The parasite program might have destroyed the files of Setting Sun stored in the data vault aboard this starfighter, but they lived on inside Zult’s head. He didn’t need the vault. He was Setting Sun. Using the information, he found what he desired on an isolated moon called Jedha, once the spiritual center of the galaxy. The Jedi and their knowledge of the Force, and the power of their lightsabers, came from the kyber crystals once found across the entire planet.
The Holy City, the center of the Jedi Temple and its spiritual knowledge defended by the Guardians of the Whills, was said to have been destroyed in a mining accident. Zult, an agent of the Empire, knew the truth.

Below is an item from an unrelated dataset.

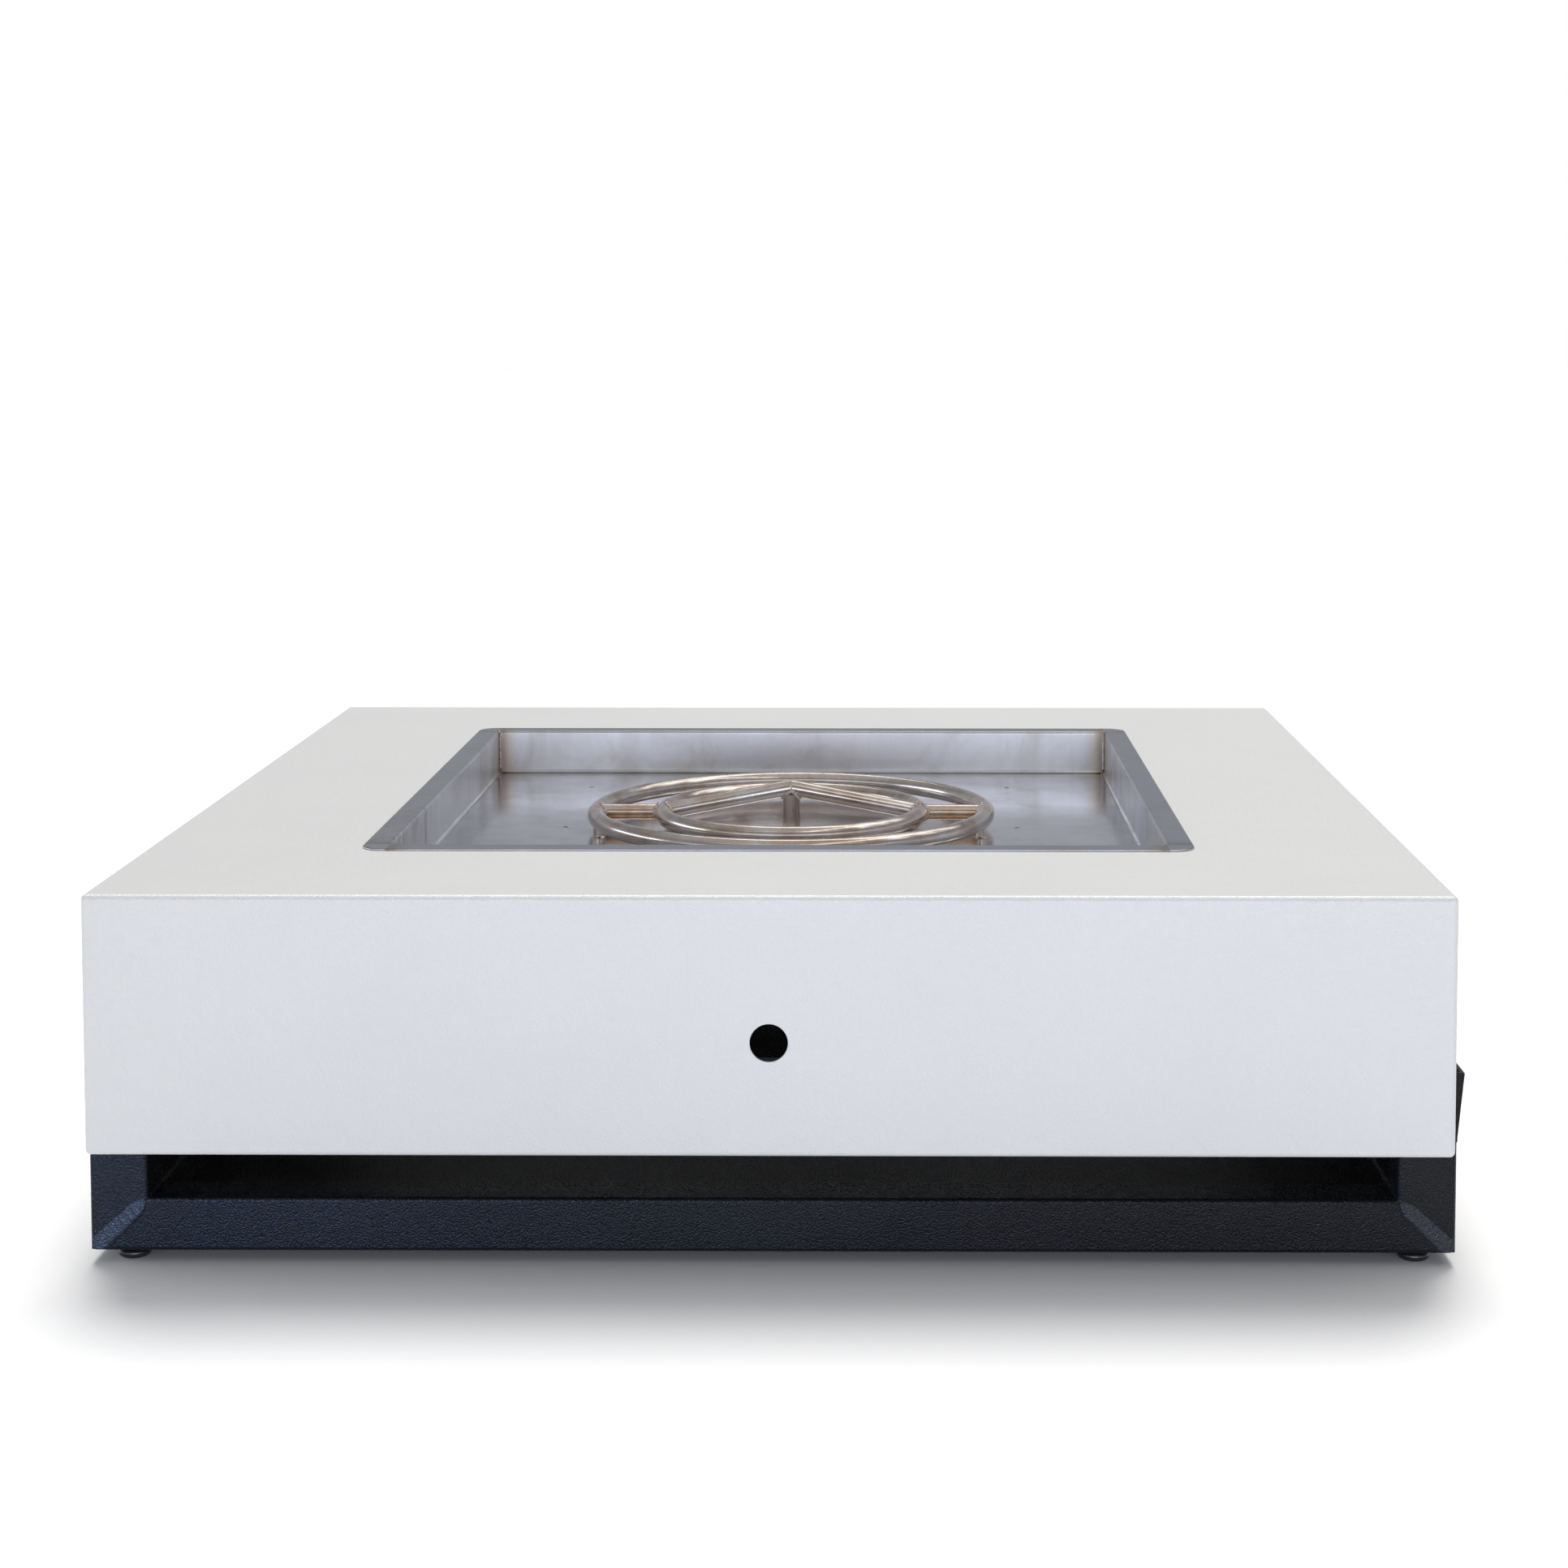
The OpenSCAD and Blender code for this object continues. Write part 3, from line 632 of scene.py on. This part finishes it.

An immense battle station called the Death Star was responsible. The kyber crystals—everything that could be taken from the Jedi temples and the moon—powered its super weapon. A single laser burst of that weapon was used to destroy the Holy City and its inhabitants, end a powerful symbol of the Jedi and unleash the terror of the Empire.
Jedha was now a dead moon. The massive ejection of planetary material from the Death Star’s destructive power covered the planet like a funerary shroud. Life could no longer exist on the surface. The data stored in Setting Sun said otherwise; the New Republic used the moon and the secretive catacombs below ground to hide its most precious commodity:
“I will end the New Republic,” Zult opened and squeezed his mechanical hand. The cybernetic hardware mated to the remnants of his nerves, veins, bones and flesh was working perfectly again. He had full control over his body and mind. “Those pitiful replacements on the Republic Council will cower before me. They will swear their worlds’ fealty to the New Order, and then, they will die.”
Zult pursed his lips and studied the stars streaking past the B-wing’s cockpit.
“Set up the Holo-Net transceiver,” he ordered the unit commander. “I want to make a coded transmission.”
“Where should I set the transceiver’s destination node?” the commander requested.
“Who else? General Hux and the Finalizer.”